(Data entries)
^^^^
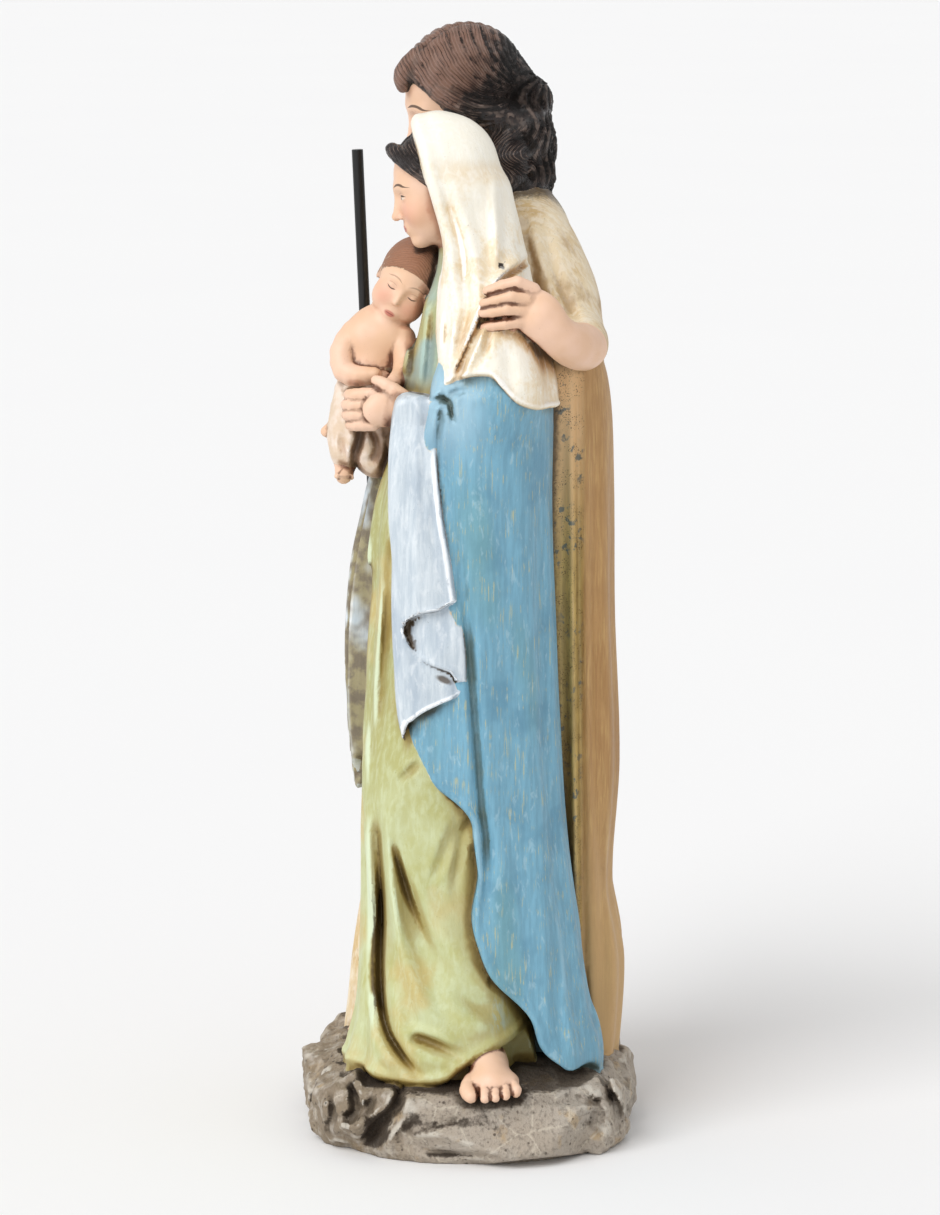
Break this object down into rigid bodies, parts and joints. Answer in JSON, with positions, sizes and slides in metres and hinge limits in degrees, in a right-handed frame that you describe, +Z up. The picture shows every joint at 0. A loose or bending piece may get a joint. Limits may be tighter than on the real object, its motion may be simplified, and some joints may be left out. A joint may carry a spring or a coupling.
{
  "type": "religious statue",
  "caption": "Standing group of a bearded man with a staff, a veiled woman and a sleeping infant, one painted casting on a low rock base with a separate straight rod.",
  "frame": {"origin": "centre of the bounding box in plan, at the flat underside of the rock base", "axes": "+Z up; the figures' chests face -Y; the woman stands at +X and the man at -X"},
  "size_m": [0.1248, 0.0934, 0.3048],
  "materials": {
    "painted_resin": "hand-painted stone-filled resin with a dark antique wash, satin",
    "black_rod": "satin black"
  },
  "bodies": {
    "root": {"family_group": "painted_resin", "staff": "black_rod"}
  },
  "joints": []
}
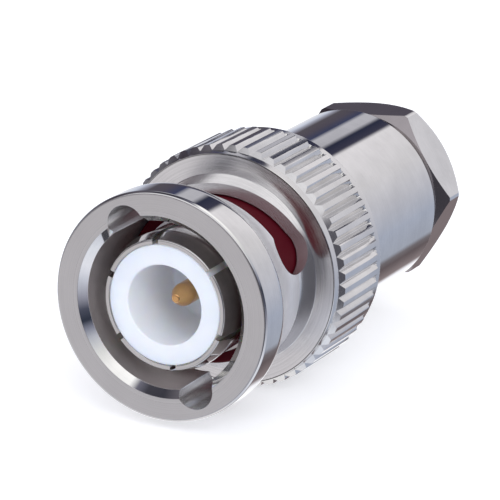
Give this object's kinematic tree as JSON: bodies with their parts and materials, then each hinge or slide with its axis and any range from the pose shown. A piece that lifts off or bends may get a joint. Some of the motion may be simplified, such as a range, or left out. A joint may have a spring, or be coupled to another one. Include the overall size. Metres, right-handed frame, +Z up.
{
  "type": "bnc connector",
  "caption": "Clamp-type coaxial bayonet plug: knurled turning nut with two helical slots, slotted contact round a gilt pin, plain body and hexagon cable clamp nut.",
  "frame": {"origin": "centre of the coupling nut's front face, on the connector's axis", "axes": "+Y along the axis from the mating end to the cable end, +Z up, the connector lying with one flat of its hexagon down"},
  "size_m": [0.0144, 0.0288, 0.0144],
  "materials": {
    "nickel_plate": "bright nickel plating over brass",
    "spring_bronze": "satin",
    "white_insulator": "waxy",
    "gilt": "gold plating over brass",
    "red_silicone": "matte",
    "black_rubber": "matte"
  },
  "bodies": {
    "plug_body": {"body_shell": "nickel_plate", "outer_contact": "nickel_plate", "front_insulator": "white_insulator", "rear_insulator": "white_insulator", "centre_pin": "gilt", "interface_gasket": "red_silicone", "braid_clamp": "nickel_plate", "cable_gasket": "black_rubber", "front_spring_washer": "spring_bronze"},
    "spring_spacer": {"spacer_washer": "nickel_plate", "rear_spring_washer": "spring_bronze"},
    "nut_thrust": {"thrust_washer": "nickel_plate"},
    "nut": {"coupling_nut": "nickel_plate"},
    "clamp_thrust": {"slip_washer": "nickel_plate"},
    "clamp": {"clamp_nut": "nickel_plate"}
  },
  "joints": [
    {"name": "nut_travel", "type": "slide", "parent": "plug_body", "child": "nut_thrust", "axis": [0, -1, 0], "range_m": [0, 0.0011], "stiffness_N_per_m": 5000, "springref_m": -0.0005, "deforming": ["front_spring_washer", "rear_spring_washer"]},
    {"name": "nut_turn", "type": "hinge", "parent": "nut_thrust", "child": "nut", "pos_m": [0, 0.01335, 0], "axis": [0, 1, 0], "continuous": true},
    {"name": "spacer_travel", "type": "slide", "parent": "plug_body", "child": "spring_spacer", "axis": [0, -1, 0], "range_m": [0, 0.0006]},
    {"name": "clamp_travel", "type": "slide", "parent": "plug_body", "child": "clamp_thrust", "axis": [0, 1, 0], "range_m": [-0.0013, 0.0016]},
    {"name": "clamp_turn", "type": "hinge", "parent": "clamp_thrust", "child": "clamp", "pos_m": [0, 0.024, 0], "axis": [0, 1, 0], "range_deg": [-600, 740]}
  ],
  "couplings": [
    {"joint": "spacer_travel", "follows": "nut_travel", "ratio": 0.5},
    {"joint": "clamp_turn", "follows": "clamp_travel", "rad_per_m": 7915.8}
  ]
}
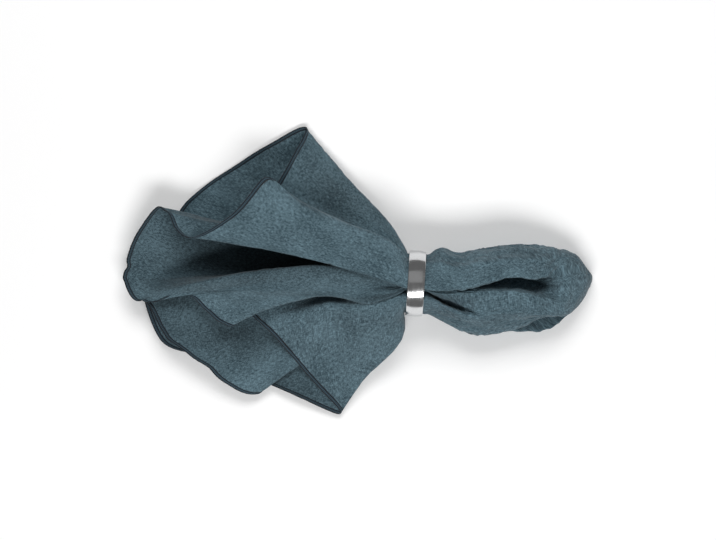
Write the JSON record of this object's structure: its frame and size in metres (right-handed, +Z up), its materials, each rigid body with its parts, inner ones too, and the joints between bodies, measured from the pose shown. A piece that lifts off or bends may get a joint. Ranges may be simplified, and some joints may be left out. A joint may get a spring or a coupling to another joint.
{
  "type": "linen napkin in a ring",
  "caption": "Square linen napkin drawn up by its middle through a polished metal ring, fanned out in loose folds on one side with a rounded lobe on the other.",
  "frame": {"origin": "On the table, under the middle of the part's bounding box.", "axes": "+Z is up from the table. +X runs along the ring's axis from the fanned hems to the rounded lobe. +Y is the top edge of the picture."},
  "size_m": [0.2989, 0.1842, 0.042],
  "materials": {
    "linen": "matt slate blue linen in plain weave with an overlocked hem",
    "ring_metal": "polished stainless steel with softly rounded rims"
  },
  "bodies": {
    "root": {"napkin": "linen", "ring": "ring_metal"}
  },
  "joints": []
}
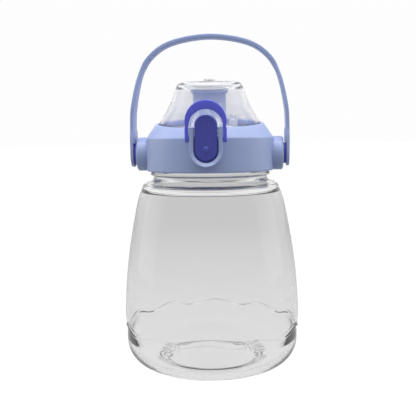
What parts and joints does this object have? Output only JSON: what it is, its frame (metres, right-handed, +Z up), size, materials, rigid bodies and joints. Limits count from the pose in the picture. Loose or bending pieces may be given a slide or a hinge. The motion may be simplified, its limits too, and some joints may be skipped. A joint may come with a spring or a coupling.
{
  "type": "sports drinking bottle",
  "caption": "Clear rigid drinking bottle with a screw lid, spout under a clear flip dome, rocker release button, swing-over lock ring and a folding carry handle.",
  "frame": {"origin": "centre of the flat foot ring that the bottle stands on", "axes": "+Z up along the bottle's axis, -Y towards the button side of the lid, X through the handle pivots"},
  "size_m": [0.1064, 0.1064, 0.1994],
  "materials": {
    "clear_body": "gloss clear moulded plastic",
    "clear_dome": "gloss clear moulded plastic",
    "periwinkle": "satin moulded plastic",
    "indigo": "satin moulded plastic",
    "silicone": "translucent soft silicone",
    "steel": "drawn wire"
  },
  "bodies": {
    "bottle": {"bottle_body": "clear_body"},
    "mouth_seal": {"mouth_gasket": "silicone"},
    "lid": {"inner_cap": "periwinkle", "collar_shell": "periwinkle", "spout": "periwinkle", "spout_gasket": "silicone", "vent_plug": "silicone", "dome_hinge_pin": "steel", "dome_spring": "steel", "button_pin": "steel", "button_spring": "steel"},
    "dome": {"dome_cover": "clear_dome", "spout_seal": "silicone"},
    "button": {"release_button": "indigo"},
    "ring": {"lock_ring": "indigo"},
    "pivots": {"pivot_pin_left": "periwinkle", "pivot_pin_right": "periwinkle", "pivot_washer_left": "indigo", "pivot_washer_right": "indigo"},
    "bail": {"handle": "periwinkle"}
  },
  "joints": [
    {"name": "lid_lift", "type": "slide", "parent": "bottle", "child": "mouth_seal", "axis": [0, 0, 1], "range_m": [0, 0.0181]},
    {"name": "lid_turn", "type": "hinge", "parent": "mouth_seal", "child": "lid", "pos_m": [0, 0, 0.1285], "axis": [0, 0, 1], "range_deg": [0, 1080]},
    {"name": "dome_open", "type": "hinge", "parent": "lid", "child": "dome", "pos_m": [0, 0.0345, 0.152], "axis": [-1, 0, 0], "range_deg": [0, 110]},
    {"name": "button_press", "type": "hinge", "parent": "lid", "child": "button", "pos_m": [0, -0.0396, 0.1415], "axis": [1, 0, 0], "range_deg": [0, 8], "stiffness_Nm_per_rad": 0.3},
    {"name": "lock_ring_swing", "type": "hinge", "parent": "lid", "child": "ring", "pos_m": [0, -0.042, 0.1378], "axis": [1, 0, 0], "range_deg": [0, 180]},
    {"name": "pivot_carry", "type": "hinge", "parent": "lid", "child": "pivots", "pos_m": [0, 0, 0.1287], "axis": [-1, 0, 0], "range_deg": [0, 110.5]},
    {"name": "handle_swing", "type": "hinge", "parent": "pivots", "child": "bail", "pos_m": [0, 0, 0.1287], "axis": [1, 0, 0], "range_deg": [-110, 110]}
  ],
  "couplings": [
    {"joint": "lid_lift", "follows": "lid_turn", "m_per_rad": 0.00095493},
    {"joint": "pivot_carry", "follows": "dome_open", "ratio": 1}
  ]
}
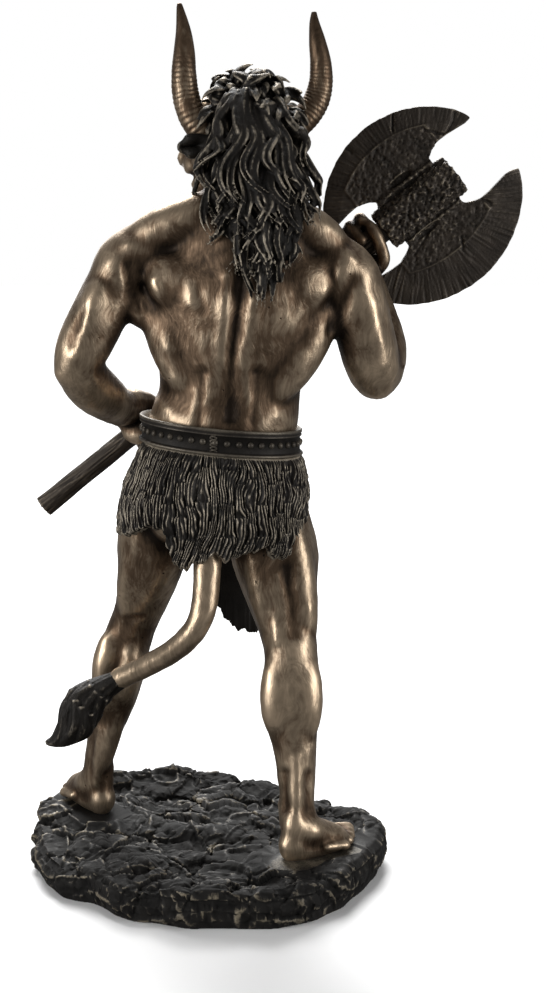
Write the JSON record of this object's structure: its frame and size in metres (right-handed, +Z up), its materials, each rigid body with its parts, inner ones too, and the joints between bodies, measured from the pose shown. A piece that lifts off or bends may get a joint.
^^^^
WHAT TO WORK ON
Above are the records; copy all of them exactly.

WORKED ANSWER
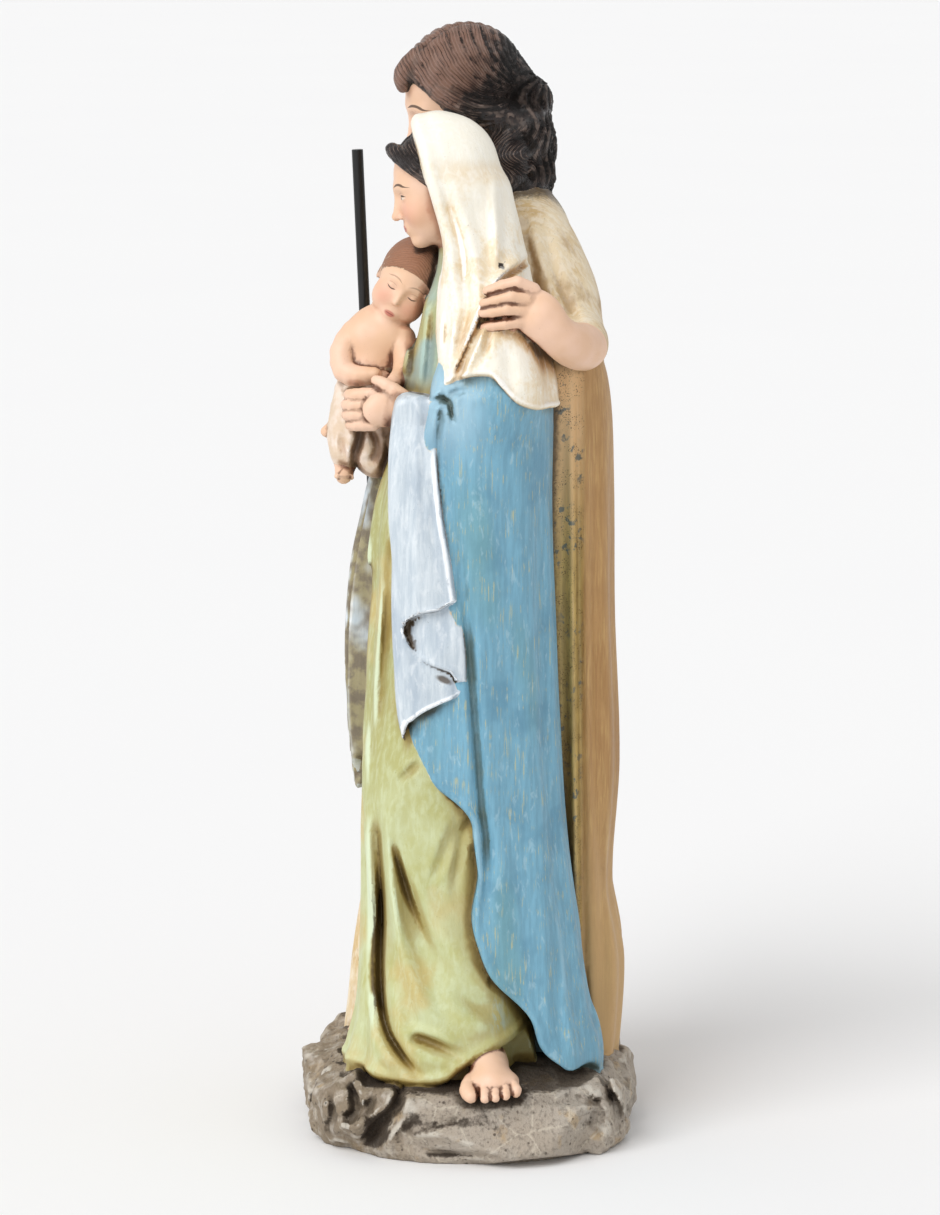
Break this object down into rigid bodies, parts and joints. Answer in JSON, with positions, sizes and slides in metres and hinge limits in degrees, in a right-handed frame that you describe, +Z up. The picture shows every joint at 0. A loose or bending piece may get a joint. Limits may be tighter than on the real object, its motion may be simplified, and some joints may be left out. A joint may carry a spring or a coupling.
{
  "type": "religious statue",
  "caption": "Standing group of a bearded man with a staff, a veiled woman and a sleeping infant, one painted casting on a low rock base with a separate straight rod.",
  "frame": {"origin": "centre of the bounding box in plan, at the flat underside of the rock base", "axes": "+Z up; the figures' chests face -Y; the woman stands at +X and the man at -X"},
  "size_m": [0.1248, 0.0934, 0.3048],
  "materials": {
    "painted_resin": "hand-painted stone-filled resin with a dark antique wash, satin",
    "black_rod": "satin black"
  },
  "bodies": {
    "root": {"family_group": "painted_resin", "staff": "black_rod"}
  },
  "joints": []
}
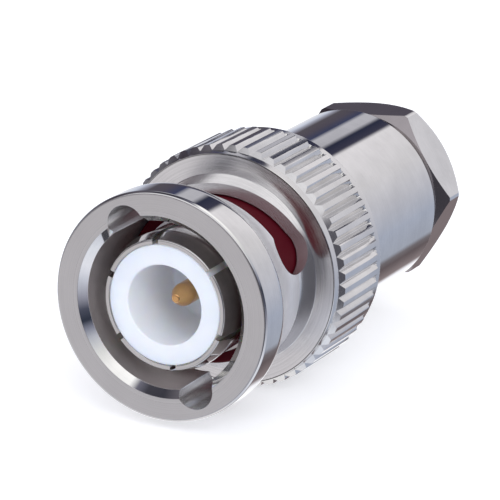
Give this object's kinematic tree as JSON: bodies with their parts and materials, then each hinge or slide with its axis and any range from the pose shown. A piece that lifts off or bends may get a joint. Some of the motion may be simplified, such as a range, or left out. A joint may have a spring, or be coupled to another one. Include the overall size. Metres, right-handed frame, +Z up.
{
  "type": "bnc connector",
  "caption": "Clamp-type coaxial bayonet plug: knurled turning nut with two helical slots, slotted contact round a gilt pin, plain body and hexagon cable clamp nut.",
  "frame": {"origin": "centre of the coupling nut's front face, on the connector's axis", "axes": "+Y along the axis from the mating end to the cable end, +Z up, the connector lying with one flat of its hexagon down"},
  "size_m": [0.0144, 0.0288, 0.0144],
  "materials": {
    "nickel_plate": "bright nickel plating over brass",
    "spring_bronze": "satin",
    "white_insulator": "waxy",
    "gilt": "gold plating over brass",
    "red_silicone": "matte",
    "black_rubber": "matte"
  },
  "bodies": {
    "plug_body": {"body_shell": "nickel_plate", "outer_contact": "nickel_plate", "front_insulator": "white_insulator", "rear_insulator": "white_insulator", "centre_pin": "gilt", "interface_gasket": "red_silicone", "braid_clamp": "nickel_plate", "cable_gasket": "black_rubber", "front_spring_washer": "spring_bronze"},
    "spring_spacer": {"spacer_washer": "nickel_plate", "rear_spring_washer": "spring_bronze"},
    "nut_thrust": {"thrust_washer": "nickel_plate"},
    "nut": {"coupling_nut": "nickel_plate"},
    "clamp_thrust": {"slip_washer": "nickel_plate"},
    "clamp": {"clamp_nut": "nickel_plate"}
  },
  "joints": [
    {"name": "nut_travel", "type": "slide", "parent": "plug_body", "child": "nut_thrust", "axis": [0, -1, 0], "range_m": [0, 0.0011], "stiffness_N_per_m": 5000, "springref_m": -0.0005, "deforming": ["front_spring_washer", "rear_spring_washer"]},
    {"name": "nut_turn", "type": "hinge", "parent": "nut_thrust", "child": "nut", "pos_m": [0, 0.01335, 0], "axis": [0, 1, 0], "continuous": true},
    {"name": "spacer_travel", "type": "slide", "parent": "plug_body", "child": "spring_spacer", "axis": [0, -1, 0], "range_m": [0, 0.0006]},
    {"name": "clamp_travel", "type": "slide", "parent": "plug_body", "child": "clamp_thrust", "axis": [0, 1, 0], "range_m": [-0.0013, 0.0016]},
    {"name": "clamp_turn", "type": "hinge", "parent": "clamp_thrust", "child": "clamp", "pos_m": [0, 0.024, 0], "axis": [0, 1, 0], "range_deg": [-600, 740]}
  ],
  "couplings": [
    {"joint": "spacer_travel", "follows": "nut_travel", "ratio": 0.5},
    {"joint": "clamp_turn", "follows": "clamp_travel", "rad_per_m": 7915.8}
  ]
}
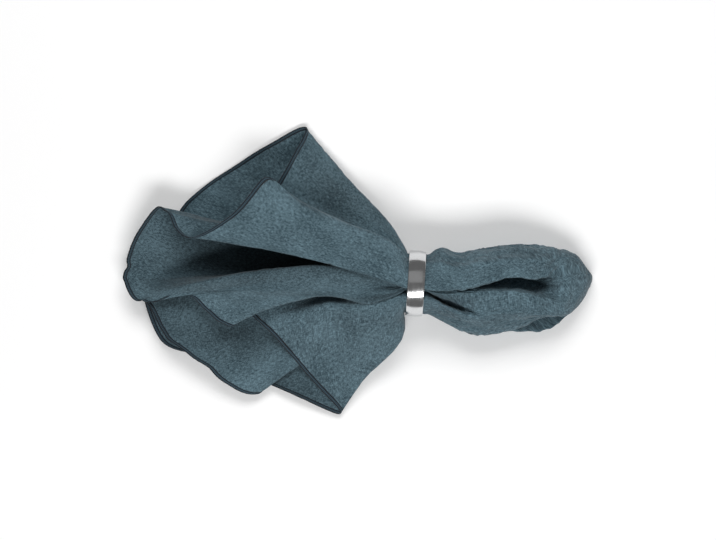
Write the JSON record of this object's structure: its frame and size in metres (right-handed, +Z up), its materials, each rigid body with its parts, inner ones too, and the joints between bodies, measured from the pose shown. A piece that lifts off or bends may get a joint. Ranges may be simplified, and some joints may be left out. A joint may get a spring or a coupling to another joint.
{
  "type": "linen napkin in a ring",
  "caption": "Square linen napkin drawn up by its middle through a polished metal ring, fanned out in loose folds on one side with a rounded lobe on the other.",
  "frame": {"origin": "On the table, under the middle of the part's bounding box.", "axes": "+Z is up from the table. +X runs along the ring's axis from the fanned hems to the rounded lobe. +Y is the top edge of the picture."},
  "size_m": [0.2989, 0.1842, 0.042],
  "materials": {
    "linen": "matt slate blue linen in plain weave with an overlocked hem",
    "ring_metal": "polished stainless steel with softly rounded rims"
  },
  "bodies": {
    "root": {"napkin": "linen", "ring": "ring_metal"}
  },
  "joints": []
}
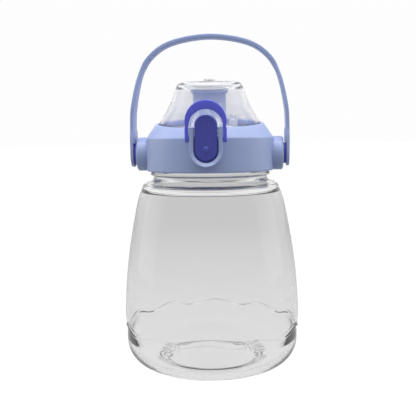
What parts and joints does this object have? Output only JSON: what it is, its frame (metres, right-handed, +Z up), size, materials, rigid bodies and joints. Limits count from the pose in the picture. Loose or bending pieces may be given a slide or a hinge. The motion may be simplified, its limits too, and some joints may be skipped. A joint may come with a spring or a coupling.
{
  "type": "sports drinking bottle",
  "caption": "Clear rigid drinking bottle with a screw lid, spout under a clear flip dome, rocker release button, swing-over lock ring and a folding carry handle.",
  "frame": {"origin": "centre of the flat foot ring that the bottle stands on", "axes": "+Z up along the bottle's axis, -Y towards the button side of the lid, X through the handle pivots"},
  "size_m": [0.1064, 0.1064, 0.1994],
  "materials": {
    "clear_body": "gloss clear moulded plastic",
    "clear_dome": "gloss clear moulded plastic",
    "periwinkle": "satin moulded plastic",
    "indigo": "satin moulded plastic",
    "silicone": "translucent soft silicone",
    "steel": "drawn wire"
  },
  "bodies": {
    "bottle": {"bottle_body": "clear_body"},
    "mouth_seal": {"mouth_gasket": "silicone"},
    "lid": {"inner_cap": "periwinkle", "collar_shell": "periwinkle", "spout": "periwinkle", "spout_gasket": "silicone", "vent_plug": "silicone", "dome_hinge_pin": "steel", "dome_spring": "steel", "button_pin": "steel", "button_spring": "steel"},
    "dome": {"dome_cover": "clear_dome", "spout_seal": "silicone"},
    "button": {"release_button": "indigo"},
    "ring": {"lock_ring": "indigo"},
    "pivots": {"pivot_pin_left": "periwinkle", "pivot_pin_right": "periwinkle", "pivot_washer_left": "indigo", "pivot_washer_right": "indigo"},
    "bail": {"handle": "periwinkle"}
  },
  "joints": [
    {"name": "lid_lift", "type": "slide", "parent": "bottle", "child": "mouth_seal", "axis": [0, 0, 1], "range_m": [0, 0.0181]},
    {"name": "lid_turn", "type": "hinge", "parent": "mouth_seal", "child": "lid", "pos_m": [0, 0, 0.1285], "axis": [0, 0, 1], "range_deg": [0, 1080]},
    {"name": "dome_open", "type": "hinge", "parent": "lid", "child": "dome", "pos_m": [0, 0.0345, 0.152], "axis": [-1, 0, 0], "range_deg": [0, 110]},
    {"name": "button_press", "type": "hinge", "parent": "lid", "child": "button", "pos_m": [0, -0.0396, 0.1415], "axis": [1, 0, 0], "range_deg": [0, 8], "stiffness_Nm_per_rad": 0.3},
    {"name": "lock_ring_swing", "type": "hinge", "parent": "lid", "child": "ring", "pos_m": [0, -0.042, 0.1378], "axis": [1, 0, 0], "range_deg": [0, 180]},
    {"name": "pivot_carry", "type": "hinge", "parent": "lid", "child": "pivots", "pos_m": [0, 0, 0.1287], "axis": [-1, 0, 0], "range_deg": [0, 110.5]},
    {"name": "handle_swing", "type": "hinge", "parent": "pivots", "child": "bail", "pos_m": [0, 0, 0.1287], "axis": [1, 0, 0], "range_deg": [-110, 110]}
  ],
  "couplings": [
    {"joint": "lid_lift", "follows": "lid_turn", "m_per_rad": 0.00095493},
    {"joint": "pivot_carry", "follows": "dome_open", "ratio": 1}
  ]
}
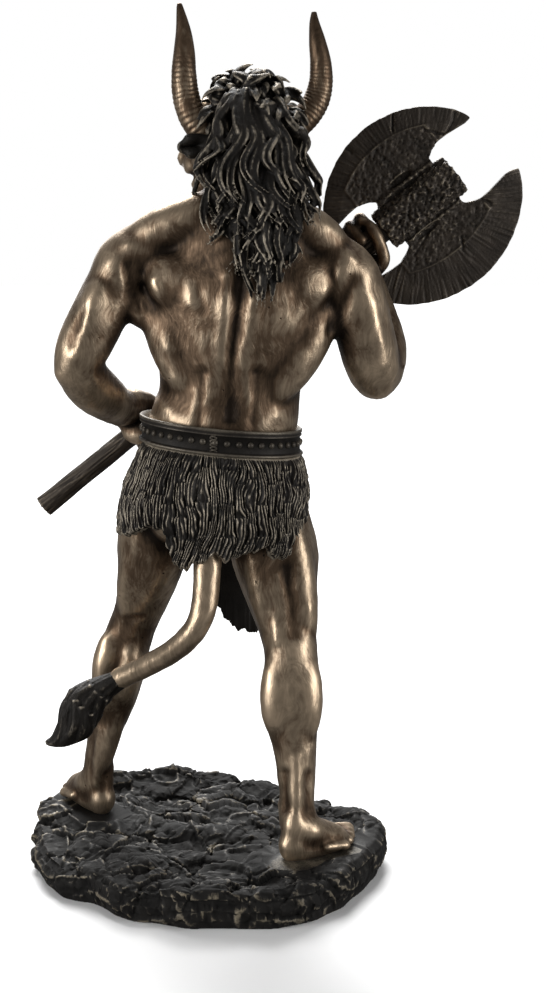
Write the JSON record of this object's structure: its frame and size in metres (right-handed, +Z up), its materials, each rigid body with its parts, inner ones too, and the joints between bodies, measured from the pose shown. A piece that lifts off or bends may get a joint.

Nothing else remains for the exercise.